* **DATA**
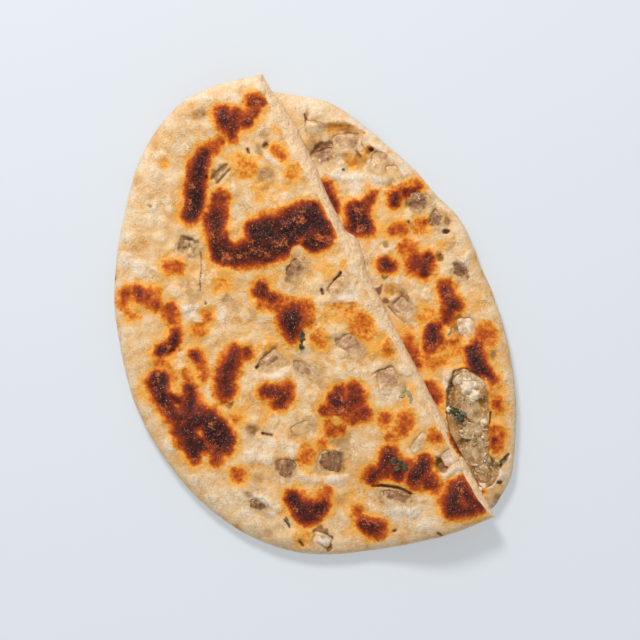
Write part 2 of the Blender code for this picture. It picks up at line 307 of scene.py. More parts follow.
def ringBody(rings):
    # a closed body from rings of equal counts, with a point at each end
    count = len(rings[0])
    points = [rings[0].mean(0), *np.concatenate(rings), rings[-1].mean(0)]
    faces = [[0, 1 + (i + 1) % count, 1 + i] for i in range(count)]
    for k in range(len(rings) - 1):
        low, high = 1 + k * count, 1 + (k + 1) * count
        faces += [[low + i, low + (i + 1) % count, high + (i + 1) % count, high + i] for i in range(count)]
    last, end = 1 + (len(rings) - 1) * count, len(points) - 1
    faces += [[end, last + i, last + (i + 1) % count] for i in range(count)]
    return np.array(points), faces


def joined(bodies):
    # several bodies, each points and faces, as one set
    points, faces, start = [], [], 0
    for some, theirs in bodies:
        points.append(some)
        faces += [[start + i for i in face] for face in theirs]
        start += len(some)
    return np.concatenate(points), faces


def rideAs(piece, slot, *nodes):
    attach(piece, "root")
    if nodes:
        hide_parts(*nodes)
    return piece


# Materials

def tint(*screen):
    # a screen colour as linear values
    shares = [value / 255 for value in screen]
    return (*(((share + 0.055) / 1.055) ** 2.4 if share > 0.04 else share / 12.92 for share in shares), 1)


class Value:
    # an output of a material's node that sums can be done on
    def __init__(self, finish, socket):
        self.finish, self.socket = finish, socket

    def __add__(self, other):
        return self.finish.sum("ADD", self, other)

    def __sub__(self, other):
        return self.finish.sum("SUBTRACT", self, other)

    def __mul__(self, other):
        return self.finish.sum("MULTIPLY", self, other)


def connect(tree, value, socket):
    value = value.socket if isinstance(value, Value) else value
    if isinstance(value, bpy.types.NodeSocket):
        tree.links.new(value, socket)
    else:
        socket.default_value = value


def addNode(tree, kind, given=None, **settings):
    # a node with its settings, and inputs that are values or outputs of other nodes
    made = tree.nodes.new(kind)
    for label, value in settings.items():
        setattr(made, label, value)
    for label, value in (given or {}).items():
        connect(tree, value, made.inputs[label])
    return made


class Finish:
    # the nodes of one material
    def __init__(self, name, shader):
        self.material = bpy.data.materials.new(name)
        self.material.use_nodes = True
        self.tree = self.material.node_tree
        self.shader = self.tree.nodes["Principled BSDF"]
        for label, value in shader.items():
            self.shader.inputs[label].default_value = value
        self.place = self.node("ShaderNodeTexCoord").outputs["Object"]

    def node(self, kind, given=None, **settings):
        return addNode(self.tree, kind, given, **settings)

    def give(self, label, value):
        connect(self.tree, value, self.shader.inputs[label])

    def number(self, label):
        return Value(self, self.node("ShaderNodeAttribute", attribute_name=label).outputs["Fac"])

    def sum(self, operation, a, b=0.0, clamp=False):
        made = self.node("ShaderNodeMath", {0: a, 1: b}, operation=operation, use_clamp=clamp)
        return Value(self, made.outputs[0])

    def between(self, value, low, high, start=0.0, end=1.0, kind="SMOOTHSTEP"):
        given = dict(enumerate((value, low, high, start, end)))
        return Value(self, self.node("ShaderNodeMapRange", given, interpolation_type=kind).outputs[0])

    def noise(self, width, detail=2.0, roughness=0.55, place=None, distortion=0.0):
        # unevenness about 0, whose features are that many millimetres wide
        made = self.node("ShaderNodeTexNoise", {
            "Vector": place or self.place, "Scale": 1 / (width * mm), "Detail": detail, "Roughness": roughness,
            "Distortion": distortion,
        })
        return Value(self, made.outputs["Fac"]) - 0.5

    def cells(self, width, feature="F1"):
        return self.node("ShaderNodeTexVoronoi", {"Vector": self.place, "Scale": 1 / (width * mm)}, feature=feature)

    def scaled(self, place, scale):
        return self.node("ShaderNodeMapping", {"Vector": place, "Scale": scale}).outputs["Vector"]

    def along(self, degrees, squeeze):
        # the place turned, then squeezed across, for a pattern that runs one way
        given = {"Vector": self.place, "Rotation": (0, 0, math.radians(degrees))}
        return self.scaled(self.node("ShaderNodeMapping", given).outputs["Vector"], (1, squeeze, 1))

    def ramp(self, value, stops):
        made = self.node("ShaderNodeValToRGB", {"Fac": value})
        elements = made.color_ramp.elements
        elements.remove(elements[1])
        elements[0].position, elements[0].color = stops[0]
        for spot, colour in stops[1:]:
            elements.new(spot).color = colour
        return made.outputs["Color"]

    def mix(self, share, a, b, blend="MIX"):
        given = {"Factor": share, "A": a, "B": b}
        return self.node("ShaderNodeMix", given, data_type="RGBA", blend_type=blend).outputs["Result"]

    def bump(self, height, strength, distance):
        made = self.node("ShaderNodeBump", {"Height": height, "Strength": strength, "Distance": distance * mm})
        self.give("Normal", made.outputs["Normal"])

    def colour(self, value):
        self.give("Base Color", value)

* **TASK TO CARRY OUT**
Write out the entire listing exactly.

* **COMPLETED TASK**
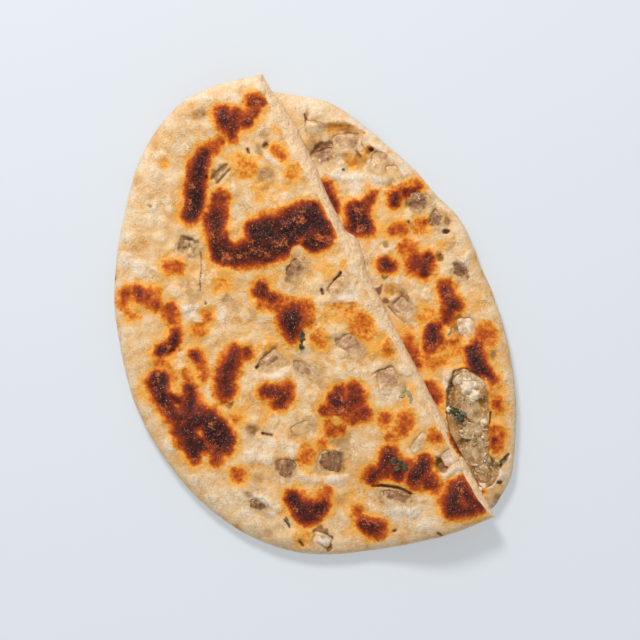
Write part 2 of the Blender code for this picture. It picks up at line 307 of scene.py. More parts follow.
def ringBody(rings):
    # a closed body from rings of equal counts, with a point at each end
    count = len(rings[0])
    points = [rings[0].mean(0), *np.concatenate(rings), rings[-1].mean(0)]
    faces = [[0, 1 + (i + 1) % count, 1 + i] for i in range(count)]
    for k in range(len(rings) - 1):
        low, high = 1 + k * count, 1 + (k + 1) * count
        faces += [[low + i, low + (i + 1) % count, high + (i + 1) % count, high + i] for i in range(count)]
    last, end = 1 + (len(rings) - 1) * count, len(points) - 1
    faces += [[end, last + i, last + (i + 1) % count] for i in range(count)]
    return np.array(points), faces


def joined(bodies):
    # several bodies, each points and faces, as one set
    points, faces, start = [], [], 0
    for some, theirs in bodies:
        points.append(some)
        faces += [[start + i for i in face] for face in theirs]
        start += len(some)
    return np.concatenate(points), faces


def rideAs(piece, slot, *nodes):
    attach(piece, "root")
    if nodes:
        hide_parts(*nodes)
    return piece


# Materials

def tint(*screen):
    # a screen colour as linear values
    shares = [value / 255 for value in screen]
    return (*(((share + 0.055) / 1.055) ** 2.4 if share > 0.04 else share / 12.92 for share in shares), 1)


class Value:
    # an output of a material's node that sums can be done on
    def __init__(self, finish, socket):
        self.finish, self.socket = finish, socket

    def __add__(self, other):
        return self.finish.sum("ADD", self, other)

    def __sub__(self, other):
        return self.finish.sum("SUBTRACT", self, other)

    def __mul__(self, other):
        return self.finish.sum("MULTIPLY", self, other)


def connect(tree, value, socket):
    value = value.socket if isinstance(value, Value) else value
    if isinstance(value, bpy.types.NodeSocket):
        tree.links.new(value, socket)
    else:
        socket.default_value = value


def addNode(tree, kind, given=None, **settings):
    # a node with its settings, and inputs that are values or outputs of other nodes
    made = tree.nodes.new(kind)
    for label, value in settings.items():
        setattr(made, label, value)
    for label, value in (given or {}).items():
        connect(tree, value, made.inputs[label])
    return made


class Finish:
    # the nodes of one material
    def __init__(self, name, shader):
        self.material = bpy.data.materials.new(name)
        self.material.use_nodes = True
        self.tree = self.material.node_tree
        self.shader = self.tree.nodes["Principled BSDF"]
        for label, value in shader.items():
            self.shader.inputs[label].default_value = value
        self.place = self.node("ShaderNodeTexCoord").outputs["Object"]

    def node(self, kind, given=None, **settings):
        return addNode(self.tree, kind, given, **settings)

    def give(self, label, value):
        connect(self.tree, value, self.shader.inputs[label])

    def number(self, label):
        return Value(self, self.node("ShaderNodeAttribute", attribute_name=label).outputs["Fac"])

    def sum(self, operation, a, b=0.0, clamp=False):
        made = self.node("ShaderNodeMath", {0: a, 1: b}, operation=operation, use_clamp=clamp)
        return Value(self, made.outputs[0])

    def between(self, value, low, high, start=0.0, end=1.0, kind="SMOOTHSTEP"):
        given = dict(enumerate((value, low, high, start, end)))
        return Value(self, self.node("ShaderNodeMapRange", given, interpolation_type=kind).outputs[0])

    def noise(self, width, detail=2.0, roughness=0.55, place=None, distortion=0.0):
        # unevenness about 0, whose features are that many millimetres wide
        made = self.node("ShaderNodeTexNoise", {
            "Vector": place or self.place, "Scale": 1 / (width * mm), "Detail": detail, "Roughness": roughness,
            "Distortion": distortion,
        })
        return Value(self, made.outputs["Fac"]) - 0.5

    def cells(self, width, feature="F1"):
        return self.node("ShaderNodeTexVoronoi", {"Vector": self.place, "Scale": 1 / (width * mm)}, feature=feature)

    def scaled(self, place, scale):
        return self.node("ShaderNodeMapping", {"Vector": place, "Scale": scale}).outputs["Vector"]

    def along(self, degrees, squeeze):
        # the place turned, then squeezed across, for a pattern that runs one way
        given = {"Vector": self.place, "Rotation": (0, 0, math.radians(degrees))}
        return self.scaled(self.node("ShaderNodeMapping", given).outputs["Vector"], (1, squeeze, 1))

    def ramp(self, value, stops):
        made = self.node("ShaderNodeValToRGB", {"Fac": value})
        elements = made.color_ramp.elements
        elements.remove(elements[1])
        elements[0].position, elements[0].color = stops[0]
        for spot, colour in stops[1:]:
            elements.new(spot).color = colour
        return made.outputs["Color"]

    def mix(self, share, a, b, blend="MIX"):
        given = {"Factor": share, "A": a, "B": b}
        return self.node("ShaderNodeMix", given, data_type="RGBA", blend_type=blend).outputs["Result"]

    def bump(self, height, strength, distance):
        made = self.node("ShaderNodeBump", {"Height": height, "Strength": strength, "Distance": distance * mm})
        self.give("Normal", made.outputs["Normal"])

    def colour(self, value):
        self.give("Base Color", value)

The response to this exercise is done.